* WHAT TO WORK ON:
Look in the material below for the line with "Continue the Blender" and the line with "return lead", then set down exactly those two lines and all lines between, nothing more.
## START RECORDED INFORMATION
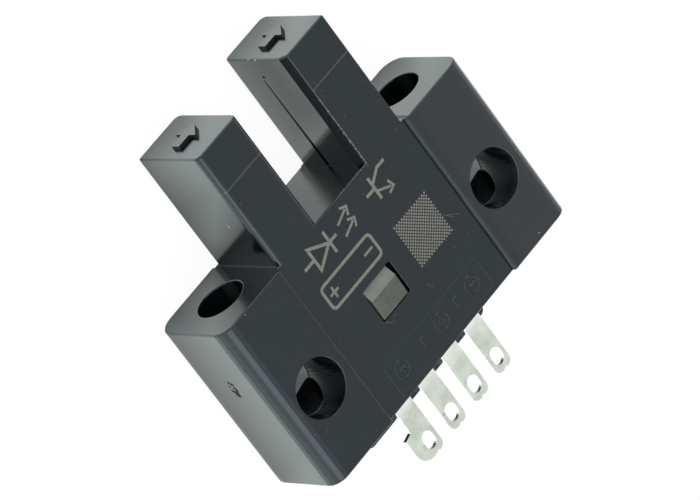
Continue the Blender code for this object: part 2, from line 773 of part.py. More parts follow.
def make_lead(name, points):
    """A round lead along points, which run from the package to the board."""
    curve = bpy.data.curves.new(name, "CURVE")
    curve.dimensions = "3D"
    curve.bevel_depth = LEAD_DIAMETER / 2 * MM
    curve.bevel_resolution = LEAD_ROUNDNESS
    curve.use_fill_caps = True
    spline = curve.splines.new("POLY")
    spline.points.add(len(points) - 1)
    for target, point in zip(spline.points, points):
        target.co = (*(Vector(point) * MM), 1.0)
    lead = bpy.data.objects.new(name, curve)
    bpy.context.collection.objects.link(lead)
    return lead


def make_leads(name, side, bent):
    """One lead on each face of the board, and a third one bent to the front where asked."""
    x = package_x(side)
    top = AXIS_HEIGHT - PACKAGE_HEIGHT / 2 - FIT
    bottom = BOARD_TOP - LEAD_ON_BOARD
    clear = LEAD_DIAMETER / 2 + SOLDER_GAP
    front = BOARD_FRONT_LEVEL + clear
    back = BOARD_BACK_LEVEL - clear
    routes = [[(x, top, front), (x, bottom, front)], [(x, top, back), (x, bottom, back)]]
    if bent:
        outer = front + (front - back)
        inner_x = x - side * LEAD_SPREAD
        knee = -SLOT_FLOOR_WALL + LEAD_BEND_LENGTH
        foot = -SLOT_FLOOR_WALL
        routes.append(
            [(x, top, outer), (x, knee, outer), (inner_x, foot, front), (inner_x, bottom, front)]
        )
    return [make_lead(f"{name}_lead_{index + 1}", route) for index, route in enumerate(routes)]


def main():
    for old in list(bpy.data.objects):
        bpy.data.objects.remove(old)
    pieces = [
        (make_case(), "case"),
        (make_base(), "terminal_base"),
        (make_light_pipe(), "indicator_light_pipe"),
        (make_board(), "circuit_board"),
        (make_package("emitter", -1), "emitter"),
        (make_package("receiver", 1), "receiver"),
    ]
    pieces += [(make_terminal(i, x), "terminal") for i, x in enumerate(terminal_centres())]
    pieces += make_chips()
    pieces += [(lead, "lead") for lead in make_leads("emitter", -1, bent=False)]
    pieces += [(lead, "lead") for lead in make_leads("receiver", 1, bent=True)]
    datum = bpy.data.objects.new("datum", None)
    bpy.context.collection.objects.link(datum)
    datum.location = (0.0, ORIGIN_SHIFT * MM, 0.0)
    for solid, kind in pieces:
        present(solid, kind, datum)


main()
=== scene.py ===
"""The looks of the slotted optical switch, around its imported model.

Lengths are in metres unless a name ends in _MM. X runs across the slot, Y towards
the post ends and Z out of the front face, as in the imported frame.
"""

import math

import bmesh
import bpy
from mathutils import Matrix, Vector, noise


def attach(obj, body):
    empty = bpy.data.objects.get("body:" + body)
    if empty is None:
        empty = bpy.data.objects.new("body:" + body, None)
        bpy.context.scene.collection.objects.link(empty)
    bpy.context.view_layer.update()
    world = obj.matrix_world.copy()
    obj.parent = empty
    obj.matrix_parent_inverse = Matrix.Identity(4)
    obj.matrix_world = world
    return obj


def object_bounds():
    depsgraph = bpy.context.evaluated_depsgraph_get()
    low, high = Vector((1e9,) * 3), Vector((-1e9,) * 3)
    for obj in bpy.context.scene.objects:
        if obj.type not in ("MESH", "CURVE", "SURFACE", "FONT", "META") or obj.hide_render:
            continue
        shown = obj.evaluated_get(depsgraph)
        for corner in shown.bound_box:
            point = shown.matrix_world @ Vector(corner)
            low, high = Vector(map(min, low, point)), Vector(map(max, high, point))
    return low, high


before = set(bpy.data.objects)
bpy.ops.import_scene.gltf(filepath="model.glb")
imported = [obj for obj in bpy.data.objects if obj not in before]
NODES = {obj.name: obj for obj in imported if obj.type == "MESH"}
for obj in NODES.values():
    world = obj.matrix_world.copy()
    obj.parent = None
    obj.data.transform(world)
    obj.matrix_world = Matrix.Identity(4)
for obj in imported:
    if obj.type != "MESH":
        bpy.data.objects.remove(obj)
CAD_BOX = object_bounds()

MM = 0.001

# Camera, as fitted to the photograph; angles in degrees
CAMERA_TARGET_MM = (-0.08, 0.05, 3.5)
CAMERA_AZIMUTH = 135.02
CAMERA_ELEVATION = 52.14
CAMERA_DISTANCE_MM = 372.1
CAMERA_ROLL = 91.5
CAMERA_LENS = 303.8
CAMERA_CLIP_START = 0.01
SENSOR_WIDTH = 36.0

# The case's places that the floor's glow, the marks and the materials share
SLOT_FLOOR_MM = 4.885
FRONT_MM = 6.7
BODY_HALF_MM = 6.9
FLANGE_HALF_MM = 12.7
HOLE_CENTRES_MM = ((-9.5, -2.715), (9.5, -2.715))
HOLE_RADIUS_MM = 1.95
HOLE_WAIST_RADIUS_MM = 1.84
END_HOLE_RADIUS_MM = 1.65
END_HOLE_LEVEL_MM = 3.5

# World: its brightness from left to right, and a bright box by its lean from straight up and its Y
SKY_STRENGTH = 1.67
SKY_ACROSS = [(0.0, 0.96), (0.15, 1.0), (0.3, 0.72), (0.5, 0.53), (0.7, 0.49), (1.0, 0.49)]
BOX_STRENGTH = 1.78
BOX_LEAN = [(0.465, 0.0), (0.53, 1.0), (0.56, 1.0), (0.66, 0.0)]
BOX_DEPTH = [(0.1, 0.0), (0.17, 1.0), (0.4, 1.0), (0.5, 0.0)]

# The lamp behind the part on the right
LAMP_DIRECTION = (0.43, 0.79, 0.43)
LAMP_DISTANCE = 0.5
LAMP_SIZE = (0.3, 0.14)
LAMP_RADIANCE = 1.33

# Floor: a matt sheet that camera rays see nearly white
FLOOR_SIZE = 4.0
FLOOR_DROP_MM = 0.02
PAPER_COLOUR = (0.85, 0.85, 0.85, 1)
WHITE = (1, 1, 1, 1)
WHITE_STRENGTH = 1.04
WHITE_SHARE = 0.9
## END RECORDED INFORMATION
## START RECORDED INFORMATION
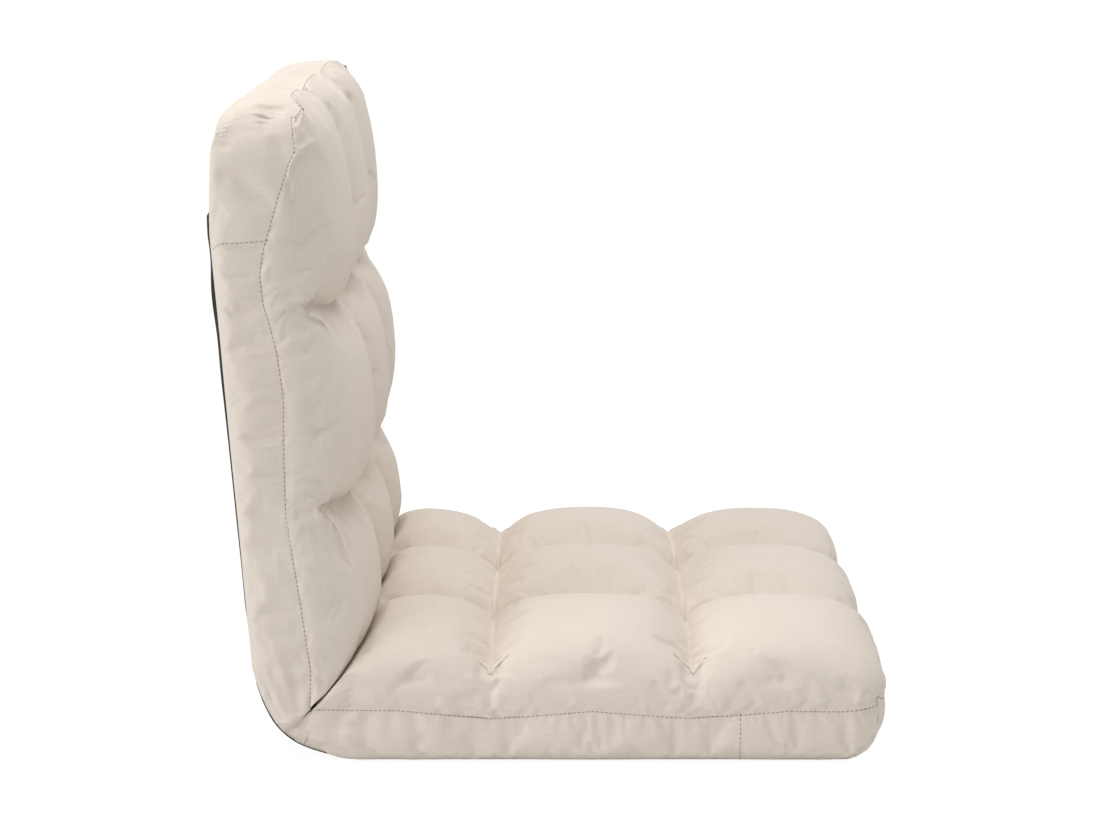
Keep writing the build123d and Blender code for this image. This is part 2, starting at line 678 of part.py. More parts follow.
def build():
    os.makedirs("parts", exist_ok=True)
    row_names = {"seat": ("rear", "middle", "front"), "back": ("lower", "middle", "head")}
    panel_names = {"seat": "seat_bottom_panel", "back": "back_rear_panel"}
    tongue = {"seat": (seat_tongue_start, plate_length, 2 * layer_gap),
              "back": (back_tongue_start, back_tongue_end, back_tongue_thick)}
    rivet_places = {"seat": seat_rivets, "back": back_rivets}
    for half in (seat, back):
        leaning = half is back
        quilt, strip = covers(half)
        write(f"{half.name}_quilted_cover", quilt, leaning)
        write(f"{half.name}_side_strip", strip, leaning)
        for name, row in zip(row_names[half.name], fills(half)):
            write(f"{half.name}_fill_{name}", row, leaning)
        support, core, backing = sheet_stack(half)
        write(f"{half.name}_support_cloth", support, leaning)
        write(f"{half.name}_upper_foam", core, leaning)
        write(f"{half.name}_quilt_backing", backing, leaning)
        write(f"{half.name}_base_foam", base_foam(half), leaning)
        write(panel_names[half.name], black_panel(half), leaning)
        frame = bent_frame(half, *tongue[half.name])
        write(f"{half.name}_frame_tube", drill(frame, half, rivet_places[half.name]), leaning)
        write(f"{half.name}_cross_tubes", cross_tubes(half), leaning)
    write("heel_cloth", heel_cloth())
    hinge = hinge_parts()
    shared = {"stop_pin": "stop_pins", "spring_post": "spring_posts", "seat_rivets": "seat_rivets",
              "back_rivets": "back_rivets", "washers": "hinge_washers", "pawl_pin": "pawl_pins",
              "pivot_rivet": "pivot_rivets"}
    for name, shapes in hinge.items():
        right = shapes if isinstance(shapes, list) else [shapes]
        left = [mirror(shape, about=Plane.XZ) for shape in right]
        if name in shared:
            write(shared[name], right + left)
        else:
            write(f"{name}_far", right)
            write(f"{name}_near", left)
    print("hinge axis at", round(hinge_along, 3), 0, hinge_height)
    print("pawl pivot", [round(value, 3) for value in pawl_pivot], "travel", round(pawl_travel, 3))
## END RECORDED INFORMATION
* TASK ANSWER:
Continue the Blender code for this object: part 2, from line 773 of part.py. More parts follow.
def make_lead(name, points):
    """A round lead along points, which run from the package to the board."""
    curve = bpy.data.curves.new(name, "CURVE")
    curve.dimensions = "3D"
    curve.bevel_depth = LEAD_DIAMETER / 2 * MM
    curve.bevel_resolution = LEAD_ROUNDNESS
    curve.use_fill_caps = True
    spline = curve.splines.new("POLY")
    spline.points.add(len(points) - 1)
    for target, point in zip(spline.points, points):
        target.co = (*(Vector(point) * MM), 1.0)
    lead = bpy.data.objects.new(name, curve)
    bpy.context.collection.objects.link(lead)
    return lead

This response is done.